STATED TASK: Set down the material once more, exactly as it appears.

INFORMATION PROVIDED:
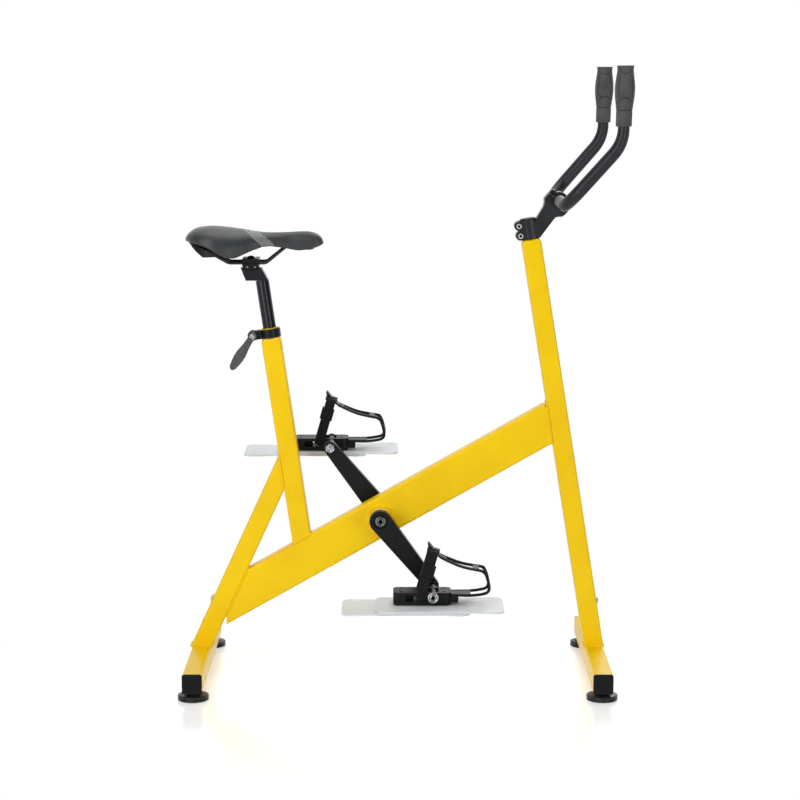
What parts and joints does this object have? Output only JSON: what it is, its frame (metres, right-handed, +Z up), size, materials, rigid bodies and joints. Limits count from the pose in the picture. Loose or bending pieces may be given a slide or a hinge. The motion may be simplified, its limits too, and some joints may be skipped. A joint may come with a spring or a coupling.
{
  "type": "aqua bike",
  "caption": "Underwater exercise bike: square-tube frame on two base beams, slim saddle, upright horned handlebar, cranks with toe-clip pedals and flat drag fins.",
  "frame": {"origin": "on the floor, under the middle of the bike's overall length and width", "axes": "+X to the front, towards the handlebar; +Y to the rider's left; +Z up"},
  "size_m": [0.8896, 0.5, 1.248],
  "materials": {
    "yellow_paint": "gloss",
    "black_alloy": "satin, black anodised",
    "stainless": "satin",
    "black_plastic": "matt",
    "black_rubber": "matt",
    "grip_rubber": "matt, soft",
    "saddle_skin": "matt, fine grain",
    "webbing": "woven",
    "frosted_plastic": "frosted, translucent",
    "bush_plastic": "matt"
  },
  "bodies": {
    "frame": {"front_upright": "yellow_paint", "seat_tube": "yellow_paint", "rear_leg": "yellow_paint", "cross_beam": "yellow_paint", "bottom_bracket_shell": "yellow_paint", "right_axle_bush": "bush_plastic", "left_axle_bush": "bush_plastic", "front_base_beam": "yellow_paint", "rear_base_beam": "yellow_paint", "rear_right_end_cap": "black_plastic", "rear_left_end_cap": "black_plastic", "front_right_end_cap": "black_plastic", "front_left_end_cap": "black_plastic", "rear_right_foot": "black_rubber", "rear_left_foot": "black_rubber", "front_right_foot": "black_rubber", "front_left_foot": "black_rubber", "front_leg_bolt": "stainless", "rear_leg_bolt": "stainless", "stem": "black_alloy", "steerer_cap": "black_alloy", "stem_faceplate": "black_alloy", "upper_faceplate_bolt": "stainless", "lower_faceplate_bolt": "stainless", "lower_pinch_bolt": "stainless", "upper_pinch_bolt": "stainless", "seat_collar": "black_alloy", "collar_skewer": "stainless"},
    "crankset": {"crank_axle": "stainless", "right_crank": "black_alloy", "left_crank": "black_alloy", "right_crank_bolt": "stainless", "left_crank_bolt": "stainless", "right_pedal_axle": "stainless", "left_pedal_axle": "stainless"},
    "right_pedal": {"right_pedal_body": "black_plastic", "right_toe_clip": "black_plastic", "right_toe_strap": "webbing", "right_strap_buckle": "black_plastic", "right_upper_fin": "frosted_plastic", "right_lower_fin": "frosted_plastic"},
    "left_pedal": {"left_pedal_body": "black_plastic", "left_toe_clip": "black_plastic", "left_toe_strap": "webbing", "left_strap_buckle": "black_plastic", "left_upper_fin": "frosted_plastic", "left_lower_fin": "frosted_plastic"},
    "seatpost": {"seatpost": "black_alloy"},
    "rail_clamp": {"rail_cradle": "black_alloy", "rail_cap": "black_alloy", "rail_clamp_bolt": "black_alloy"},
    "saddle": {"saddle_cover": "saddle_skin", "saddle_base": "black_plastic", "right_saddle_rail": "black_alloy", "left_saddle_rail": "black_alloy"},
    "handlebar": {"handlebar": "black_alloy", "right_grip": "grip_rubber", "left_grip": "grip_rubber"},
    "clamp_lever": {"clamp_lever": "black_plastic"}
  },
  "joints": [
    {"name": "crank_spin", "type": "hinge", "parent": "frame", "child": "crankset", "pos_m": [-0.04312, 0, 0.3295], "axis": [0, 1, 0], "continuous": true},
    {"name": "right_pedal_spin", "type": "hinge", "parent": "crankset", "child": "right_pedal", "pos_m": [0.0627, -0.1455, 0.19646], "axis": [0, 1, 0], "continuous": true},
    {"name": "left_pedal_spin", "type": "hinge", "parent": "crankset", "child": "left_pedal", "pos_m": [-0.14895, 0.1455, 0.46254], "axis": [0, 1, 0], "continuous": true},
    {"name": "seatpost_slide", "type": "slide", "parent": "frame", "child": "seatpost", "axis": [-0.1444, 0, 0.9895], "range_m": [-0.06, 0.08]},
    {"name": "saddle_tilt", "type": "hinge", "parent": "seatpost", "child": "rail_clamp", "pos_m": [-0.30585, 0, 0.86006], "axis": [0, 1, 0], "range_deg": [-12, 12]},
    {"name": "saddle_slide", "type": "slide", "parent": "rail_clamp", "child": "saddle", "axis": [1, 0, 0], "range_m": [-0.008, 0.015]},
    {"name": "handlebar_tilt", "type": "hinge", "parent": "frame", "child": "handlebar", "pos_m": [0.31784, 0, 0.97801], "axis": [0, 1, 0], "range_deg": [-20, 20]},
    {"name": "lever_swing", "type": "hinge", "parent": "frame", "child": "clamp_lever", "pos_m": [-0.30374, -0.016, 0.70401], "axis": [0, 1, 0], "range_deg": [0, 90]}
  ]
}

ANSWER BELOW:
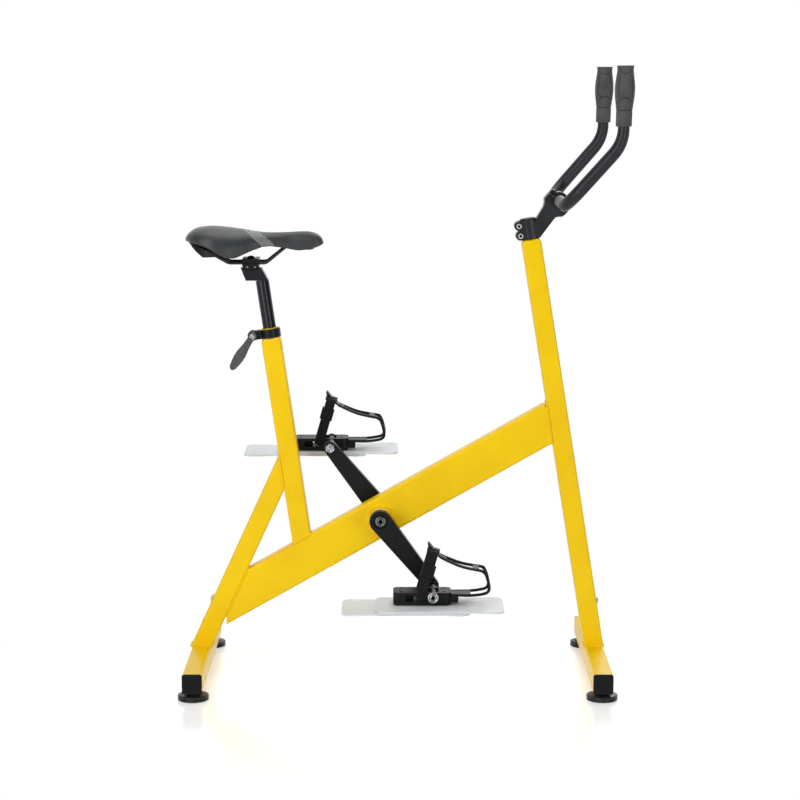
What parts and joints does this object have? Output only JSON: what it is, its frame (metres, right-handed, +Z up), size, materials, rigid bodies and joints. Limits count from the pose in the picture. Loose or bending pieces may be given a slide or a hinge. The motion may be simplified, its limits too, and some joints may be skipped. A joint may come with a spring or a coupling.
{
  "type": "aqua bike",
  "caption": "Underwater exercise bike: square-tube frame on two base beams, slim saddle, upright horned handlebar, cranks with toe-clip pedals and flat drag fins.",
  "frame": {"origin": "on the floor, under the middle of the bike's overall length and width", "axes": "+X to the front, towards the handlebar; +Y to the rider's left; +Z up"},
  "size_m": [0.8896, 0.5, 1.248],
  "materials": {
    "yellow_paint": "gloss",
    "black_alloy": "satin, black anodised",
    "stainless": "satin",
    "black_plastic": "matt",
    "black_rubber": "matt",
    "grip_rubber": "matt, soft",
    "saddle_skin": "matt, fine grain",
    "webbing": "woven",
    "frosted_plastic": "frosted, translucent",
    "bush_plastic": "matt"
  },
  "bodies": {
    "frame": {"front_upright": "yellow_paint", "seat_tube": "yellow_paint", "rear_leg": "yellow_paint", "cross_beam": "yellow_paint", "bottom_bracket_shell": "yellow_paint", "right_axle_bush": "bush_plastic", "left_axle_bush": "bush_plastic", "front_base_beam": "yellow_paint", "rear_base_beam": "yellow_paint", "rear_right_end_cap": "black_plastic", "rear_left_end_cap": "black_plastic", "front_right_end_cap": "black_plastic", "front_left_end_cap": "black_plastic", "rear_right_foot": "black_rubber", "rear_left_foot": "black_rubber", "front_right_foot": "black_rubber", "front_left_foot": "black_rubber", "front_leg_bolt": "stainless", "rear_leg_bolt": "stainless", "stem": "black_alloy", "steerer_cap": "black_alloy", "stem_faceplate": "black_alloy", "upper_faceplate_bolt": "stainless", "lower_faceplate_bolt": "stainless", "lower_pinch_bolt": "stainless", "upper_pinch_bolt": "stainless", "seat_collar": "black_alloy", "collar_skewer": "stainless"},
    "crankset": {"crank_axle": "stainless", "right_crank": "black_alloy", "left_crank": "black_alloy", "right_crank_bolt": "stainless", "left_crank_bolt": "stainless", "right_pedal_axle": "stainless", "left_pedal_axle": "stainless"},
    "right_pedal": {"right_pedal_body": "black_plastic", "right_toe_clip": "black_plastic", "right_toe_strap": "webbing", "right_strap_buckle": "black_plastic", "right_upper_fin": "frosted_plastic", "right_lower_fin": "frosted_plastic"},
    "left_pedal": {"left_pedal_body": "black_plastic", "left_toe_clip": "black_plastic", "left_toe_strap": "webbing", "left_strap_buckle": "black_plastic", "left_upper_fin": "frosted_plastic", "left_lower_fin": "frosted_plastic"},
    "seatpost": {"seatpost": "black_alloy"},
    "rail_clamp": {"rail_cradle": "black_alloy", "rail_cap": "black_alloy", "rail_clamp_bolt": "black_alloy"},
    "saddle": {"saddle_cover": "saddle_skin", "saddle_base": "black_plastic", "right_saddle_rail": "black_alloy", "left_saddle_rail": "black_alloy"},
    "handlebar": {"handlebar": "black_alloy", "right_grip": "grip_rubber", "left_grip": "grip_rubber"},
    "clamp_lever": {"clamp_lever": "black_plastic"}
  },
  "joints": [
    {"name": "crank_spin", "type": "hinge", "parent": "frame", "child": "crankset", "pos_m": [-0.04312, 0, 0.3295], "axis": [0, 1, 0], "continuous": true},
    {"name": "right_pedal_spin", "type": "hinge", "parent": "crankset", "child": "right_pedal", "pos_m": [0.0627, -0.1455, 0.19646], "axis": [0, 1, 0], "continuous": true},
    {"name": "left_pedal_spin", "type": "hinge", "parent": "crankset", "child": "left_pedal", "pos_m": [-0.14895, 0.1455, 0.46254], "axis": [0, 1, 0], "continuous": true},
    {"name": "seatpost_slide", "type": "slide", "parent": "frame", "child": "seatpost", "axis": [-0.1444, 0, 0.9895], "range_m": [-0.06, 0.08]},
    {"name": "saddle_tilt", "type": "hinge", "parent": "seatpost", "child": "rail_clamp", "pos_m": [-0.30585, 0, 0.86006], "axis": [0, 1, 0], "range_deg": [-12, 12]},
    {"name": "saddle_slide", "type": "slide", "parent": "rail_clamp", "child": "saddle", "axis": [1, 0, 0], "range_m": [-0.008, 0.015]},
    {"name": "handlebar_tilt", "type": "hinge", "parent": "frame", "child": "handlebar", "pos_m": [0.31784, 0, 0.97801], "axis": [0, 1, 0], "range_deg": [-20, 20]},
    {"name": "lever_swing", "type": "hinge", "parent": "frame", "child": "clamp_lever", "pos_m": [-0.30374, -0.016, 0.70401], "axis": [0, 1, 0], "range_deg": [0, 90]}
  ]
}